While it’s slowly rolling into dealerships, we recently had the chance to test drive this eagerly anticipated turbocharged version. What’s the verdict? This is the engine that should have been under the hood all along. First of all, the Veloster Turbo comes in only one version, which comes factory standard with all bells and whistles that equip the poshest version of the regular Veloster. That means it has the Tech Package and its navigation system with touch screen, back-up camera and high-end audio system. Add heated seats and a glut of other gadgets, and you get a car that offers a lot for the price – Hyundai’s signature.
Behind this Veloster’s improved performance, is a 1.6-litre turbocharged engine developing 201 horses and 195 lbs-ft of torque. This modern engine uses direct fuel injection technology, GDI, which improves performance and maintains fuel economy. This engine produces an exceptional 125-plus horses per litre, and is paired factory standard with a six-speed manual gearbox. And no, the regular Veloster’s optional dual-clutch six-speed automatic transmission is not an option, as it’s designed for fuel economy and not for high performance. There’s an optional conventional six-speed automatic gearbox too, but in our opinion, it isn’t really worth it.
More aggressive style
Style-wise, Hyundai truly embraced the idea of making this version more exclusive, and it’s hard not to notice it. In front, they removed the panel across the grille, thereby maximizing its size. In fact, it becomes the defining feature of the new front end. The rectangular fog lights have been replaced by new round pot lights on a grey background, giving the car more character.
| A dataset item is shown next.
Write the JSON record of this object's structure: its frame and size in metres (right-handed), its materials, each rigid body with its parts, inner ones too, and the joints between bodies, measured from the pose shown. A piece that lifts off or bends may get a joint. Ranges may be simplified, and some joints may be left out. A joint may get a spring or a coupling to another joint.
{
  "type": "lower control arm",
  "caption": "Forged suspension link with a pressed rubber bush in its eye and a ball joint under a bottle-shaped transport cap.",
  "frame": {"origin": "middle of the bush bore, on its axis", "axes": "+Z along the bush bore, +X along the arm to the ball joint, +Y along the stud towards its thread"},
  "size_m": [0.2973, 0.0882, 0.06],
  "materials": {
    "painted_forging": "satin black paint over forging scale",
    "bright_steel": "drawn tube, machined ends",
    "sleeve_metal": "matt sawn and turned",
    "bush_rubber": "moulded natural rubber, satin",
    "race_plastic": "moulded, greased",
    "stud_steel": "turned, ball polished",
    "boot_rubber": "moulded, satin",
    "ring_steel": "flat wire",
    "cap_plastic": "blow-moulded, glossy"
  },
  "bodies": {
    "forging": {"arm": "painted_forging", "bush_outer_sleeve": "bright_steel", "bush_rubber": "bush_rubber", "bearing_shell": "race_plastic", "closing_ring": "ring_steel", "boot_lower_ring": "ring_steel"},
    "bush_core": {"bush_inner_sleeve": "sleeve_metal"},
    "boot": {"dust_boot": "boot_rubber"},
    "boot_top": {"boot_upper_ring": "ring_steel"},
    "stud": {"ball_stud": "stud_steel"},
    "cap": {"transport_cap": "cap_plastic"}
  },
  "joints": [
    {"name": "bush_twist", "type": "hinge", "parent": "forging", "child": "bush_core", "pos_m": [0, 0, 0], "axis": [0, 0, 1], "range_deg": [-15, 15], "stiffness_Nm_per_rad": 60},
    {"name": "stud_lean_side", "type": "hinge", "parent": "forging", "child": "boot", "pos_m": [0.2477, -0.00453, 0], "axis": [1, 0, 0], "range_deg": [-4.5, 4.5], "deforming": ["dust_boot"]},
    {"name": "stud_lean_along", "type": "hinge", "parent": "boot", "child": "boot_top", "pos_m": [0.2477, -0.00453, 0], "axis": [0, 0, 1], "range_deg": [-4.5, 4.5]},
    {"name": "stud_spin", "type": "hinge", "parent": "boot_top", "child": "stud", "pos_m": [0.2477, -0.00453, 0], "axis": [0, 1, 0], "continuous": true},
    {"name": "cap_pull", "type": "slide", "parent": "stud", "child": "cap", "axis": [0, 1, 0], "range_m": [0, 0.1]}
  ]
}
The vehicle’s sides are aerodynamically styled and it comes factory standard with 18-inch rims. Too bad they decided to paint the interior of the spokes grey instead of the body colour as is the case with the ordinary version. The back is definitely the nicest part. In addition to the “Turbo” emblem on the hatch, an air diffuser was added under the bumper while the twin exhaust in the centre is round instead of rectangular. Finally, the rear reflectors got the same treatment as the fog lights in front. Basically, the Veloster Turbo has a much more extroverted appearance, and that’s good news for those who want to stand out. On the other hand, that’s bad news for buyers interested in the base version.
On board, the changes are much less pronounced. The Turbo version features the same passenger compartment, but there are two-tone leather sport seats with the word “Turbo” stitched onto the headrest. The rest is the same. We like the attention to detail and the materials seem to be much better quality than in the past. Hyundai did a good job on this.
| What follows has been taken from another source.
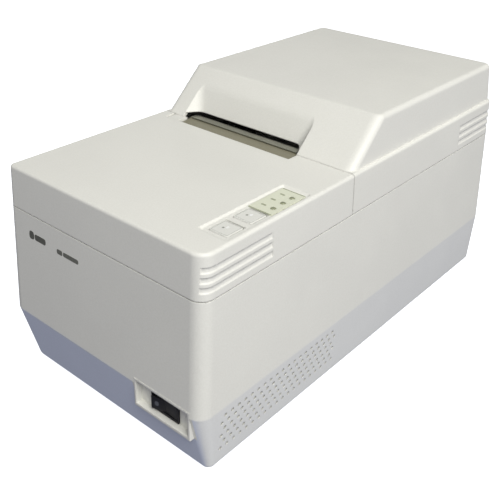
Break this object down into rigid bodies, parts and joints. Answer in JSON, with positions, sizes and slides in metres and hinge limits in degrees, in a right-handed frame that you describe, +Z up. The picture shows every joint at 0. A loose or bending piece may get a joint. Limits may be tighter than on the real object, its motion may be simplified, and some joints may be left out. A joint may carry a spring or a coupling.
{
  "type": "receipt printer",
  "caption": "Counter-top impact receipt printer with tilting front and rear covers, a control panel, a paper roll well and a belt-driven print head.",
  "frame": {"origin": "on the counter, below the middle of the case", "axes": "+X right, +Y rear, +Z up; the paper slot and control panel face up and forward (-Y)"},
  "size_m": [0.156, 0.3042, 0.1578],
  "materials": {
    "case_plastic": "fine spark texture, warm off-white",
    "cover_plastic": "fine spark texture, warm off-white",
    "button_plastic": "satin light grey",
    "label_film": "printed film, pale cream green",
    "lamp_lens": "clear tinted lens",
    "black_plastic": "moulded black",
    "rubber": "matt black rubber",
    "zinc_steel": "zinc-plated sheet",
    "shaft_steel": "ground and polished",
    "head_aluminium": "black-edged cast fins",
    "gear_plastic": "natural acetal",
    "tear_steel": "oil-blackened serrated strip",
    "guide_plastic": "smoked tan plastic",
    "well_plastic": "mid grey moulding",
    "circuit_board": "green solder mask",
    "winding": "yellow winding tape",
    "core_steel": "varnished laminations",
    "motor_steel": "plated motor can",
    "brass": "plated contact",
    "belt_rubber": "toothed belt",
    "ribbon_fabric": "inked nylon",
    "paper": "receipt paper",
    "cardboard": "spiral-wound tube"
  },
  "bodies": {
    "case": {"board_parts": "black_plastic", "carriage_motor": "motor_steel", "carriage_shaft": "shaft_steel", "connector_plate": "zinc_steel", "data_and_drawer_sockets": "black_plastic", "drive_belt": "belt_rubber", "feed_motor": "motor_steel", "guide_rail": "shaft_steel", "heat_sink": "head_aluminium", "idler_gear_stud": "shaft_steel", "idler_stud": "shaft_steel", "indicator_leds": "lamp_lens", "ink_ribbon": "ribbon_fabric", "inlet_pins": "brass", "left_side_plate": "zinc_steel", "lower_case": "case_plastic", "main_board": "circuit_board", "mechanism_base": "zinc_steel", "mounting_screws": "shaft_steel", "panel_board": "circuit_board", "panel_bracket": "zinc_steel", "panel_switches": "black_plastic", "paper_chute": "zinc_steel", "paper_guide": "guide_plastic", "paper_well": "well_plastic", "platen_bar": "zinc_steel", "platen_pad": "rubber", "power_inlet": "black_plastic", "ribbon_cartridge": "black_plastic", "right_side_plate": "zinc_steel", "rubber_feet": "rubber", "switch_housing": "black_plastic", "tear_bar": "tear_steel", "transformer_bracket": "zinc_steel", "transformer_coil": "winding", "transformer_core": "core_steel"},
    "front_cover": {"front_cover": "cover_plastic", "panel_label": "label_film", "led_lenses": "lamp_lens"},
    "rear_cover": {"rear_cover": "cover_plastic"},
    "feed_button": {"feed_button": "button_plastic"},
    "online_button": {"online_button": "button_plastic"},
    "power_rocker": {"power_rocker": "black_plastic"},
    "carriage": {"head_carriage": "black_plastic", "print_head": "head_aluminium"},
    "drive_pulley": {"drive_pulley": "gear_plastic", "drive_motor_shaft": "shaft_steel"},
    "idler_pulley": {"idler_pulley": "gear_plastic"},
    "feed_roller": {"feed_shaft": "shaft_steel", "feed_rollers": "rubber", "feed_gear": "gear_plastic"},
    "idler_gear": {"idler_gear": "gear_plastic"},
    "feed_pinion": {"feed_pinion": "brass", "feed_motor_shaft": "shaft_steel"},
    "pressure_roller": {"pressure_shaft": "shaft_steel", "pressure_rollers": "rubber"},
    "paper_roll": {"roll_spindle": "well_plastic", "roll_core": "cardboard", "paper_roll": "paper"},
    "ribbon_knob": {"ribbon_knob": "button_plastic"}
  },
  "joints": [
    {"name": "front_cover_tilt", "type": "hinge", "parent": "case", "child": "front_cover", "pos_m": [0, -0.14774, 0.107], "axis": [1, 0, 0], "range_deg": [0, 75]},
    {"name": "rear_cover_tilt", "type": "hinge", "parent": "case", "child": "rear_cover", "pos_m": [0, 0.1508, 0.107], "axis": [-1, 0, 0], "range_deg": [0, 70]},
    {"name": "feed_button_press", "type": "slide", "parent": "front_cover", "child": "feed_button", "axis": [0, 0, -1], "range_m": [0, 0.0008], "stiffness_N_per_m": 300, "springref_m": -0.0004},
    {"name": "online_button_press", "type": "slide", "parent": "front_cover", "child": "online_button", "axis": [0, 0, -1], "range_m": [0, 0.0008], "stiffness_N_per_m": 300, "springref_m": -0.0004},
    {"name": "power_rocker_tip", "type": "hinge", "parent": "case", "child": "power_rocker", "pos_m": [0.0495, -0.1474, 0.0332], "axis": [0, 0, -1], "range_deg": [0, 14]},
    {"name": "carriage_travel", "type": "slide", "parent": "case", "child": "carriage", "axis": [1, 0, 0], "range_m": [-0.03, 0.03]},
    {"name": "drive_pulley_turn", "type": "hinge", "parent": "case", "child": "drive_pulley", "pos_m": [0.03, -0.06, 0.075], "axis": [0, 0, 1], "range_deg": [-300, 300]},
    {"name": "idler_pulley_turn", "type": "hinge", "parent": "case", "child": "idler_pulley", "pos_m": [-0.0575, -0.06, 0.075], "axis": [0, 0, 1], "range_deg": [-300, 300]},
    {"name": "feed_roller_turn", "type": "hinge", "parent": "case", "child": "feed_roller", "pos_m": [0, -0.012, 0.082], "axis": [1, 0, 0], "continuous": true},
    {"name": "idler_gear_turn", "type": "hinge", "parent": "case", "child": "idler_gear", "pos_m": [0.0437, -0.0018, 0.09743], "axis": [1, 0, 0], "continuous": true},
    {"name": "feed_pinion_turn", "type": "hinge", "parent": "case", "child": "feed_pinion", "pos_m": [0.0437, 0.007, 0.088], "axis": [1, 0, 0], "continuous": true},
    {"name": "pressure_roller_turn", "type": "hinge", "parent": "case", "child": "pressure_roller", "pos_m": [0, -0.0223, 0.082], "axis": [1, 0, 0], "continuous": true},
    {"name": "paper_roll_turn", "type": "hinge", "parent": "case", "child": "paper_roll", "pos_m": [-0.016, 0.078, 0.093], "axis": [1, 0, 0], "continuous": true},
    {"name": "ribbon_knob_turn", "type": "hinge", "parent": "case", "child": "ribbon_knob", "pos_m": [-0.04, -0.092, 0.118], "axis": [0, 0, 1], "continuous": true}
  ],
  "couplings": [
    {"joint": "drive_pulley_turn", "follows": "carriage_travel", "rad_per_m": -166.67},
    {"joint": "idler_pulley_turn", "follows": "carriage_travel", "rad_per_m": -166.67},
    {"joint": "idler_gear_turn", "follows": "feed_roller_turn", "ratio": -1.5556},
    {"joint": "feed_pinion_turn", "follows": "feed_roller_turn", "ratio": 2},
    {"joint": "pressure_roller_turn", "follows": "feed_roller_turn", "ratio": -1.5}
  ]
}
Once you start the car, you’ll notice that the engine sound is slightly richer thanks to the oversize exhaust. Of course, with its additional horsepower, the turbo engine gives the car more dynamic handling. Press the accelerator and this car responds quite a bit faster than the regular version. This engine really does the Veloster justice. In this version, performance and attitude go hand-in-hand, which is something that the original vehicle was lacking. The engine deploys power instantly to the front wheels, encouraged by a lighter twin-scroll turbocharger that limits inertia force.
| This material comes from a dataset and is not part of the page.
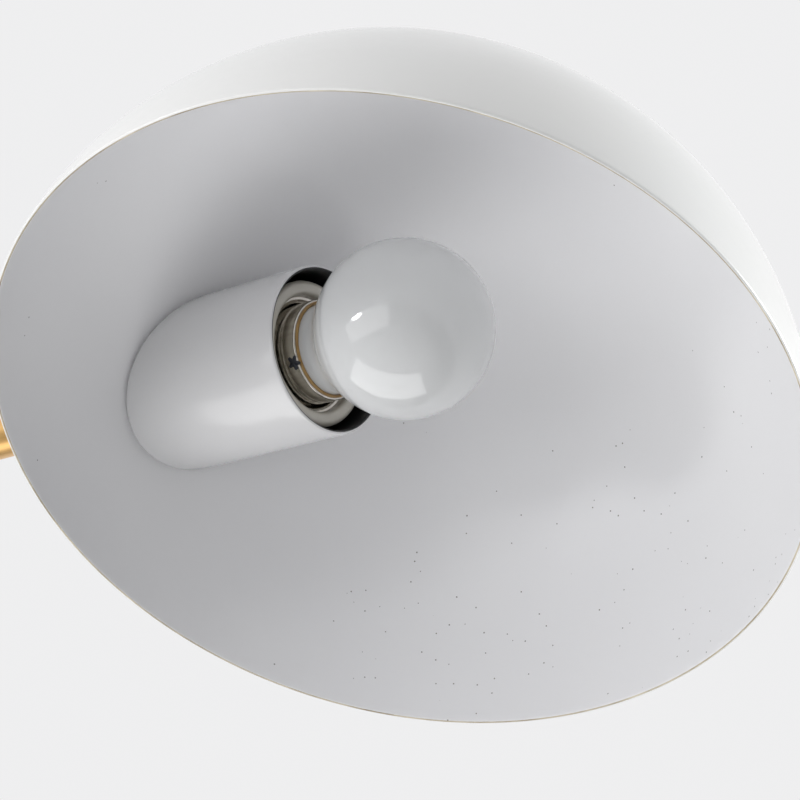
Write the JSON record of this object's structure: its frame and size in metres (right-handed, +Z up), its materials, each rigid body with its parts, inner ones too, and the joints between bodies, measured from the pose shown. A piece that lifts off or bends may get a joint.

Even with its 201 horses, the Veloster can’t be considered a true pocket rocket like the Ford Focus ST, Volkswagen GTI and Mazdaspeed3. Sure, the Turbo is more dynamic, but it’s not quite up to its competitors. Then again, the Veloster Turbo is more affordable at $25,990, compared to about $30,000 for the other cars.
Paired factory standard with the six-speed manual gearbox (the logical choice) the engine promotes a smooth, pleasant ride, and you feel like you have more than enough power for passing or to get up to speed when getting on to a road. But you often have to play with the stickshift to squeeze all the power out of the engine. While we were never really taken with Hyundai’s manual transmission, the Veloster goes a long way toward making things right. Although it isn’t as precise as some Japanese gearboxes, it’s a lot better than it used to be.
Not only does the Veloster Turbo have superior power, but the engineers also updated certain components to optimize performance. It comes with rack and pinion steering including faster gear reduction, which means more control in turns and a better feel for the road, while its ventilated front disc brakes are 20 mm bigger. Finally, its suspension integrates front and rear stabilizer bars, reducing weight transfers in turns. That’s what increases the fun of driving a car that was already a lot of fun to drive.
When you take into account its price, full equipment level and upgraded performance, it’s clear that the Veloster Turbo offers the best trade-off, especially compared to the regular version with the Tech Package. In our opinion, the choice is very simple: a very affordable base version with the naturally-aspirated engine, otherwise, better to go for the Veloster Turbo.